Southerland, now the chairman of Stand Up North Florida which defines itself as a “grassroots coalition that was formed to advocate for equitable allocation of resources to the region,” spoke before the state Senate Appropriations Subcommittee on Agriculture, Environment, and General Government on Tuesday about the region’s economic and environmental needs. The former congressman focused on how North Florida continues to recover from Hurricane Michael which slammed into the area six months ago.
“People in my county, citizens, an hour and a half from where you sit today, are still living in tents…it’s difficult to watch,” said Southerland. “”I love these people, and they are hurting, and our story must be told.”
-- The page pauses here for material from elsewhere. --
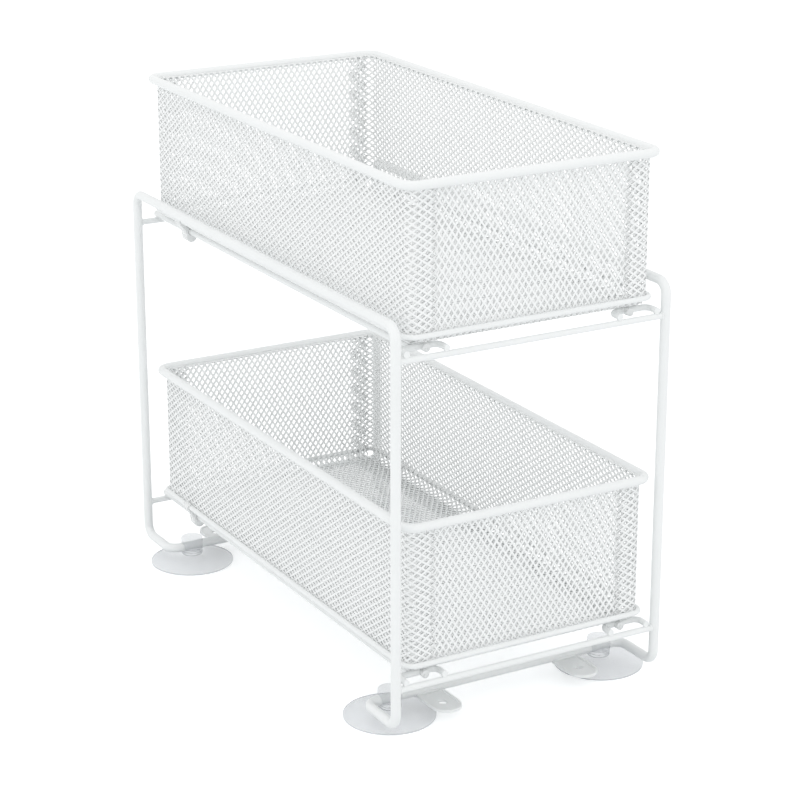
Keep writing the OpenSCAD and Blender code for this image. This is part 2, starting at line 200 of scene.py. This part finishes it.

Southerland told the subcommittee that the hurricane wiped out almost 3 million acres of timber in the Panhandle and Big Bend which cost the region $3 billion. He also noted more than two-thirds of homes in Panama City–69 percent–were damaged by the hurricane while Bay County schools lost 4,000 students. Southerland also stressed how the hurricane hurt the medical services in the area, noting that Bay County’s largest hospital laid off almost 1,000 people and 50 doctors have left the area.
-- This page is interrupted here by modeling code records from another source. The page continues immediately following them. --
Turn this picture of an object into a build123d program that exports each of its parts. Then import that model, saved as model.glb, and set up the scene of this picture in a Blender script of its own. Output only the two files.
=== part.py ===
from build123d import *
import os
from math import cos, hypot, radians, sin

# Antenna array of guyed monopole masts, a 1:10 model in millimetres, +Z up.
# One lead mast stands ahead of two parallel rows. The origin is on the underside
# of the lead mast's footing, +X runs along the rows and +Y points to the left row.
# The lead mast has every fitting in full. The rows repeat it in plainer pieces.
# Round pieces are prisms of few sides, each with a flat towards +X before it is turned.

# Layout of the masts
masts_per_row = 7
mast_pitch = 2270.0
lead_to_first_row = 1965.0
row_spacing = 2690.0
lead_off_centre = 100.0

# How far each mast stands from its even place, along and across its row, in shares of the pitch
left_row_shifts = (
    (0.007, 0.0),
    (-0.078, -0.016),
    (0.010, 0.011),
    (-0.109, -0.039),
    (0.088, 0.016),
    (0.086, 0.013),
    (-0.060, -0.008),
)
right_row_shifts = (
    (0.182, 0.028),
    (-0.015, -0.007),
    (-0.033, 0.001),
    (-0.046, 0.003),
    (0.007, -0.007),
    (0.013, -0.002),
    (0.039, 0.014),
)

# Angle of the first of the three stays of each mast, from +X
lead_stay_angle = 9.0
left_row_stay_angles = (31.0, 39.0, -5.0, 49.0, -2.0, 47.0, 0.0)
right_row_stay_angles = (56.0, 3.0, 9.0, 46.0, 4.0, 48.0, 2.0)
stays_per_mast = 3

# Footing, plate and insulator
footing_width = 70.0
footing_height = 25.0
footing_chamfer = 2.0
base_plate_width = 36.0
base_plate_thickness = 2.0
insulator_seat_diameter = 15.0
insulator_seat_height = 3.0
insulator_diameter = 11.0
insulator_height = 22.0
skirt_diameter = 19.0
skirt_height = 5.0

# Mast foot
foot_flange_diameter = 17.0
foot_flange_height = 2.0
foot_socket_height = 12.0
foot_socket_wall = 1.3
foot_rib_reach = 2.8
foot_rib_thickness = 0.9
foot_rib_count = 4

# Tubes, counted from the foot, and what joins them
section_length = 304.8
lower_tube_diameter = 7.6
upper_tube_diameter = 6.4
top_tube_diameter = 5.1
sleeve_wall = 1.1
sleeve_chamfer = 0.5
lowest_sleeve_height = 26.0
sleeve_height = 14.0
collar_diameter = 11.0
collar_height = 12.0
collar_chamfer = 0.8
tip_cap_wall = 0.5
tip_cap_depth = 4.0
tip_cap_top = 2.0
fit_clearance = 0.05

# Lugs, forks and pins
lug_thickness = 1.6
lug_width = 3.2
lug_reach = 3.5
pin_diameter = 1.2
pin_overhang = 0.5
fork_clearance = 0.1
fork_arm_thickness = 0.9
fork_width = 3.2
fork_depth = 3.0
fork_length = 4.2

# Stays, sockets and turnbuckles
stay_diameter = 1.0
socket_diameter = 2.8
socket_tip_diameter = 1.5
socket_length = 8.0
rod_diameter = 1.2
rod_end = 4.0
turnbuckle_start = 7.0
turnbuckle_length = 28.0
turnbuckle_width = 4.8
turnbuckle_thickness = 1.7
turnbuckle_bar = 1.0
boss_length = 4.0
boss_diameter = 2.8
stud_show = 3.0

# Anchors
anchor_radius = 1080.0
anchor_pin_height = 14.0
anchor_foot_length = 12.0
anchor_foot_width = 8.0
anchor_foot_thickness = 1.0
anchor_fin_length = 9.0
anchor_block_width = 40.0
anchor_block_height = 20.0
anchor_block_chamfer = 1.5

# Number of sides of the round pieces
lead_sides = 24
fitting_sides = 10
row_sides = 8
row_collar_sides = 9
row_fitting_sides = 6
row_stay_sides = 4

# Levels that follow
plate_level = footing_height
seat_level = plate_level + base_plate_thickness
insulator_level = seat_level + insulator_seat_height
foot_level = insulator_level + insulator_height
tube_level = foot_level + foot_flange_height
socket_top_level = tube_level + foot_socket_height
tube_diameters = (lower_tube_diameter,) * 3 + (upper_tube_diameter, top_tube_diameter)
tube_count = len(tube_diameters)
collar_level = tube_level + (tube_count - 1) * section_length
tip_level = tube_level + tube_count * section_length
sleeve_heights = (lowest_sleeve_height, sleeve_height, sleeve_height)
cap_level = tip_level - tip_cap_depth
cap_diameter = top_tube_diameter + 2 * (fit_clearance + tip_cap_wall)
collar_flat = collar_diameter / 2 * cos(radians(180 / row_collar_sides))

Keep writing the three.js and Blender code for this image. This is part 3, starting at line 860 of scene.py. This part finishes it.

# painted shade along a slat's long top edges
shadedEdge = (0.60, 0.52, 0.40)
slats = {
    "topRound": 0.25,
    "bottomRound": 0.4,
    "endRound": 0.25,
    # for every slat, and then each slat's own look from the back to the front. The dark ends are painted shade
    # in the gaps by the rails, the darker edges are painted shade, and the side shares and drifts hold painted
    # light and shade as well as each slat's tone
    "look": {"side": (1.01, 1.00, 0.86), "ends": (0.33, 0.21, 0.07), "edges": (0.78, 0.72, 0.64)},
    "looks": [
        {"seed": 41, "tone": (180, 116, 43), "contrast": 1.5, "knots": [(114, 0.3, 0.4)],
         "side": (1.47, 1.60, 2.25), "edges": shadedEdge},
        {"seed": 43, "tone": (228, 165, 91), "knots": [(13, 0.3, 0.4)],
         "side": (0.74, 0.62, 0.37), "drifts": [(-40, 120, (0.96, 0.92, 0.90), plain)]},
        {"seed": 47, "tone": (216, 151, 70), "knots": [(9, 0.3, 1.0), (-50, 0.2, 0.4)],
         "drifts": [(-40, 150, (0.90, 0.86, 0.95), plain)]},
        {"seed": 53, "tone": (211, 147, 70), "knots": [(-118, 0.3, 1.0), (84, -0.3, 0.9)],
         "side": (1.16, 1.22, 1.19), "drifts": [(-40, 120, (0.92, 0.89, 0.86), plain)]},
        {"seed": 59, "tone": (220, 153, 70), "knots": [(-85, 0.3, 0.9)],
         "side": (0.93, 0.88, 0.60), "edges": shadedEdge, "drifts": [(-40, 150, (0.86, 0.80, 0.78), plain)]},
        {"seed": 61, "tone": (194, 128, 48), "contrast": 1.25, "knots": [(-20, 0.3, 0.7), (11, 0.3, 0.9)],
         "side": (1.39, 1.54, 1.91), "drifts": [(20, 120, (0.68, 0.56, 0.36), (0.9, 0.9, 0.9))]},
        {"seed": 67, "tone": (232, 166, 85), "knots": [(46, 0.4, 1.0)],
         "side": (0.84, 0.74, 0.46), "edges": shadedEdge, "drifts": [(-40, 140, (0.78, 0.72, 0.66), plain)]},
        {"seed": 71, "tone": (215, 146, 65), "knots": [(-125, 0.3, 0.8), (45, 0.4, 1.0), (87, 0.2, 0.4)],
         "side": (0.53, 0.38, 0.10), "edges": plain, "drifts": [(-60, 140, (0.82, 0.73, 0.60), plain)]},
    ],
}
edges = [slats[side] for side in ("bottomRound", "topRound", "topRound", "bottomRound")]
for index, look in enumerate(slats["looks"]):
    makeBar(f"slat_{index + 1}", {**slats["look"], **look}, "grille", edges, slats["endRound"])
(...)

Looking ahead, Southerland stressed that fires could pose a major problem to the area.
“Three weeks ago, we had our first fire. So after being knocked down, now we’re being burned,” he said. “Six hundred fifty acres burned in Bay County, and it hasn’t started getting warm yet. These are the challenges that we are facing. In spite of these damages, Congress has failed to act. I have to kick the body I was a part of. Politics make me sick when people are hurting.”
Turning to the environment, Southerland noted that North Florida is where most of the springs in the state are. However, he said, 95 percent of state conversation dollars are spent south of Orlando.
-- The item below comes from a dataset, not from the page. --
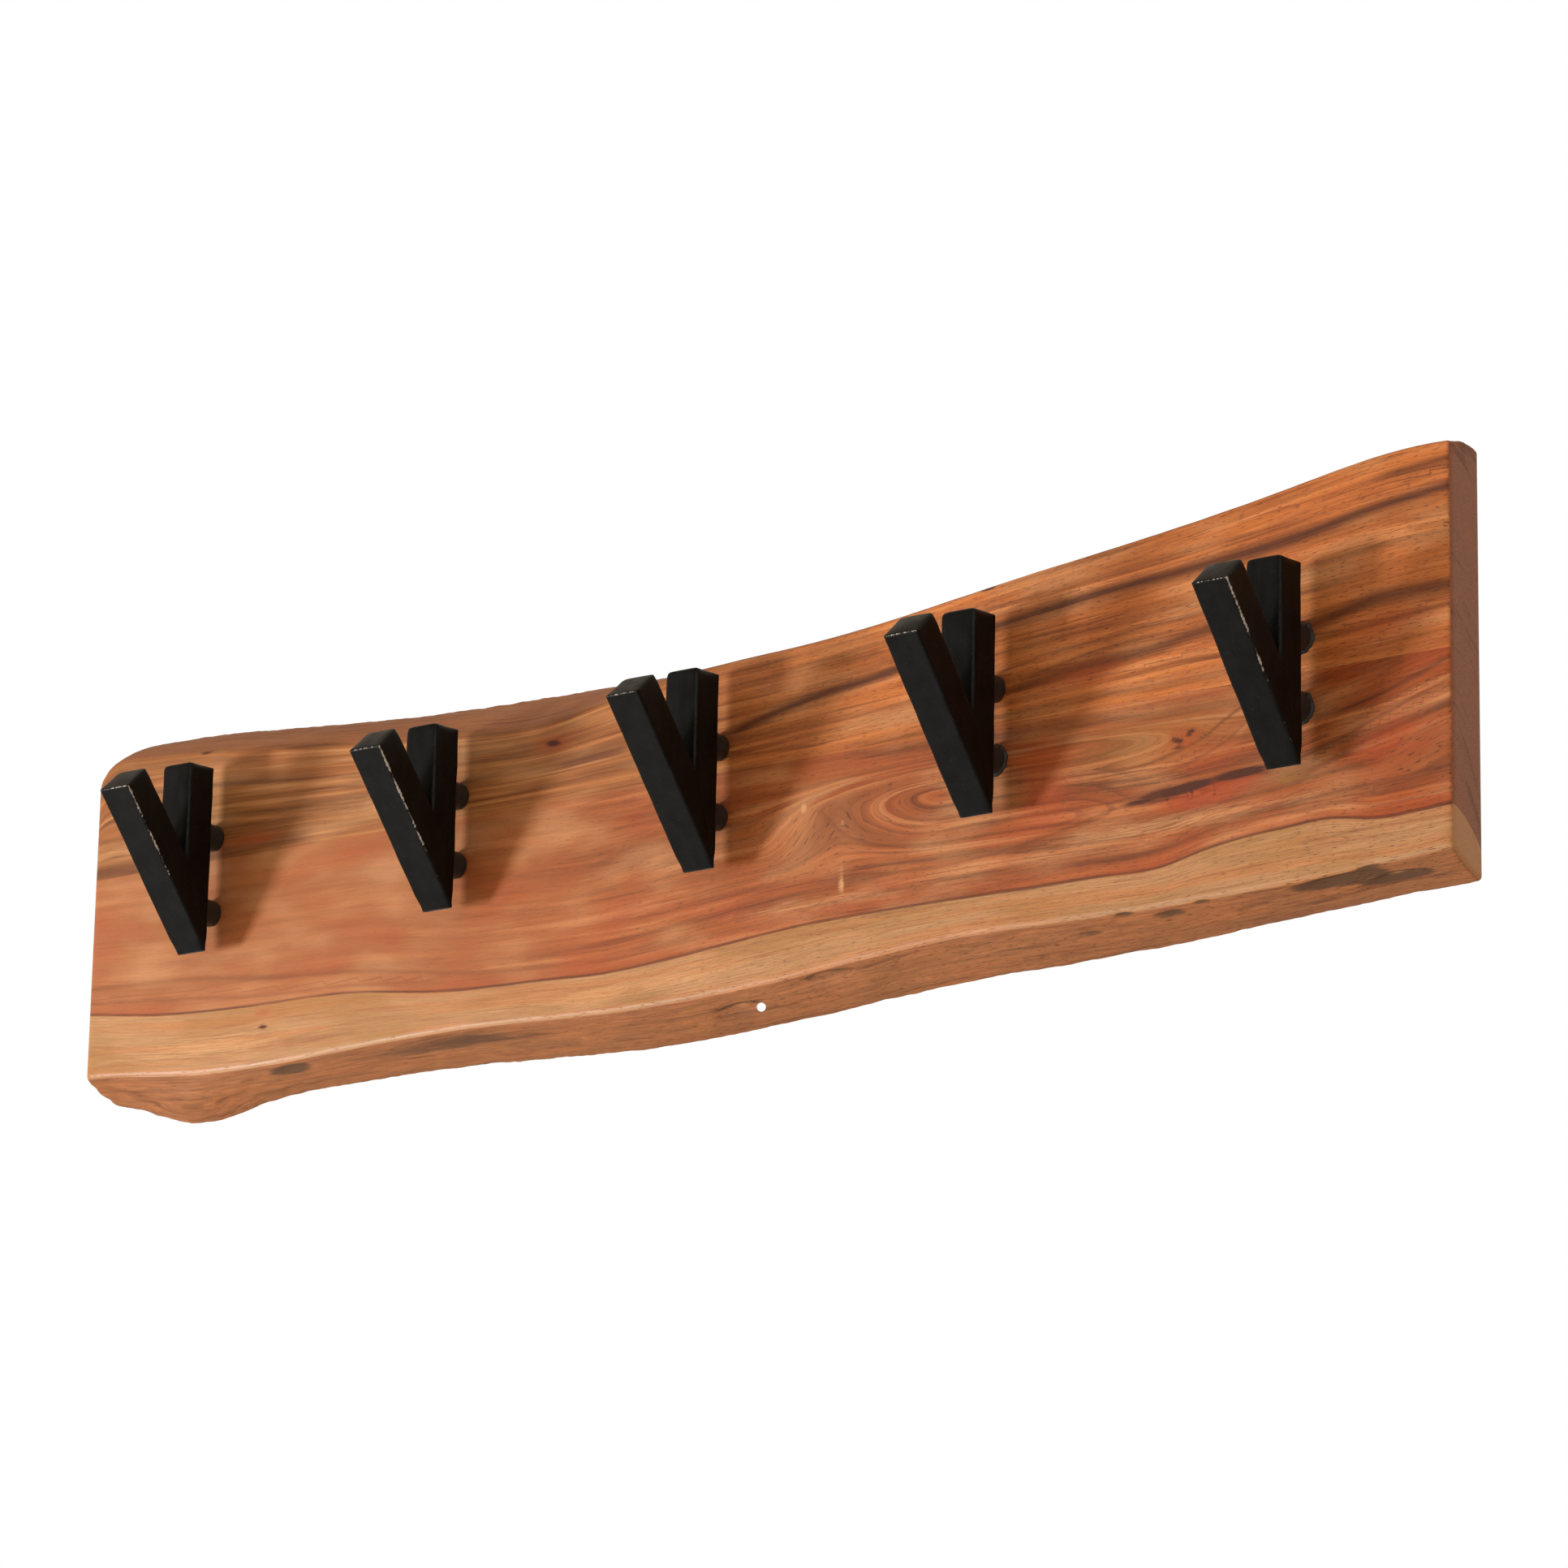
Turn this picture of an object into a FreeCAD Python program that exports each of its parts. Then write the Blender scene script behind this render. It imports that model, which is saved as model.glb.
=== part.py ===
import FreeCAD, Part
import math
import os

# Wall hook rack: a live-edge plank, glued up from two boards, with five black V hooks.
# Millimetres. Origin: middle of the plank's back face, where it lies on the wall.
# +X runs along the plank, -Y points into the room, +Z is up.

# ---- plank ----
PLANK_LENGTH = 750.0
PLANK_THICKNESS = 25.0
GLUE_LINE_Z = 15.0           # the upper and the lower board meet here, edge to edge
WANE_DEPTH = 12.5            # how far behind the front face the wane bulges most
WANE_BULGE = 2.0             # how far the bark side bulges out of a straight slope
CORNER_CUT = 15.0            # rounded corner at the upper left, along both sides
CORNER_SAG = 4.5             # how far that corner's arc stands out of its chord

# Edge stations along the plank: x, front-face height, back-face height.
TOP_EDGE = [(-360, 73, 87), (-300, 69, 85.5), (-240, 63.5, 80.5), (-150, 55, 75.5),
            (-100, 53.5, 75), (-60, 60, 73.5), (-10, 65.5, 71), (60, 69, 73),
            (150, 79.5, 83.5), (230, 88.5, 92.5), (300, 98.5, 102.5), (345, 105, 109),
            (375, 105.5, 108)]
BOTTOM_EDGE = [(-375, -83, -92), (-350, -84, -99), (-320, -87, -107), (-285, -89, -102),
               (-230, -88, -98), (-150, -85.5, -98), (-60, -88, -102), (40, -84.5, -98),
               (120, -78, -92.5), (210, -78, -90), (300, -76, -84.5), (375, -71, -81)]

# A branch channel that comes out as a small hole in the lower live edge.
CHANNEL_RADIUS = 2.0
CHANNEL_MOUTH = (18.0, -17.0, -94.0)
CHANNEL_DIRECTION = (-0.57, 0.79, 0.23)
CHANNEL_LENGTH = 60.0

# ---- hooks ----
BAR_WIDTH = 18.0
BAR_DEPTH = 17.5
BAR_EDGE_RADIUS = 1.5
BAR_END_RADIUS = 2.5
LEAN_ANGLE = 41.5            # front bar, from upright
BACK_BAR_HEIGHT = 88.5
FRONT_BAR_LENGTH = 90.5
TOE_BLUNT = 2.0              # the sharp toe of the V is ground off by this height

STANDOFF_RADIUS = 6.4
STANDOFF_LENGTH = 12.5

# One row per hook: x, toe height, size against nominal, upper and lower standoff
# heights above the toe. The hooks differ a little in size and height.
HOOKS = [(-299.6, -33.0, 1.01, 58.5, 21.5),
         (-151.4, -31.6, 0.96, 56.6, 23.6),
         (-2.6, -33.0, 1.015, 59.5, 27.0),
         (146.4, -28.6, 1.01, 59.6, 27.6),
         (301.4, -29.4, 1.0, 59.4, 28.4)]

# ---- M5 button-head screws and washers that hold the hooks ----
SCREW_RADIUS = 2.5
SCREW_LENGTH = 30.0
THREAD_CLEARANCE = 0.05
CLEARANCE_HOLE_RADIUS = 2.8
SCREW_HEAD_RADIUS = 4.75
SCREW_HEAD_HEIGHT = 2.75
SCREW_HEX_FLATS = 3.0
SCREW_HEX_DEPTH = 1.6
WASHER_OUTER_RADIUS = 5.0
WASHER_INNER_RADIUS = 2.65
WASHER_THICKNESS = 1.0
COUNTERBORE_RADIUS = 5.6
COUNTERBORE_DEPTH = 8.0

# ---- keyhole hangers let into the back ----
HANGER_X = 225.0
HANGER_Z = 42.0
HANGER_LENGTH = 44.0
HANGER_WIDTH = 16.0
HANGER_THICKNESS = 2.0
HANGER_FIT = 0.2             # gap around the plate in its recess
KEYHOLE_RADIUS = 5.0
KEYHOLE_SLOT_RADIUS = 2.3
KEYHOLE_RISE = 9.0           # from the round mouth's centre to the slot's top centre
KEYHOLE_MOUTH_Z = -4.0       # the mouth's centre, from the plate's centre
HEAD_POCKET_RADIUS = 6.0
HEAD_POCKET_DEPTH = 10.0
HANGER_SCREW_SPACING = 34.0
HANGER_SCREW_RADIUS = 1.7
HANGER_SCREW_HEAD_RADIUS = 3.3
HANGER_SCREW_LENGTH = 15.0
PILOT_CLEARANCE = 0.05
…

The former congressman also weighed in on infrastructure, calling for widening Highway 20.
With deep family ties in the area, Southerland worked in the private sector until 2010 when he defeated then U.S. Rep. Allen Boyd, D-Fla. After holding off Democrat Al Lawson in 2012, Southerland was defeated by Gwen Graham in 2014.
During his two terms in Congress, Southerland played a key role in the GOP caucus as a bridge between tea party conservatives and the Republican leadership.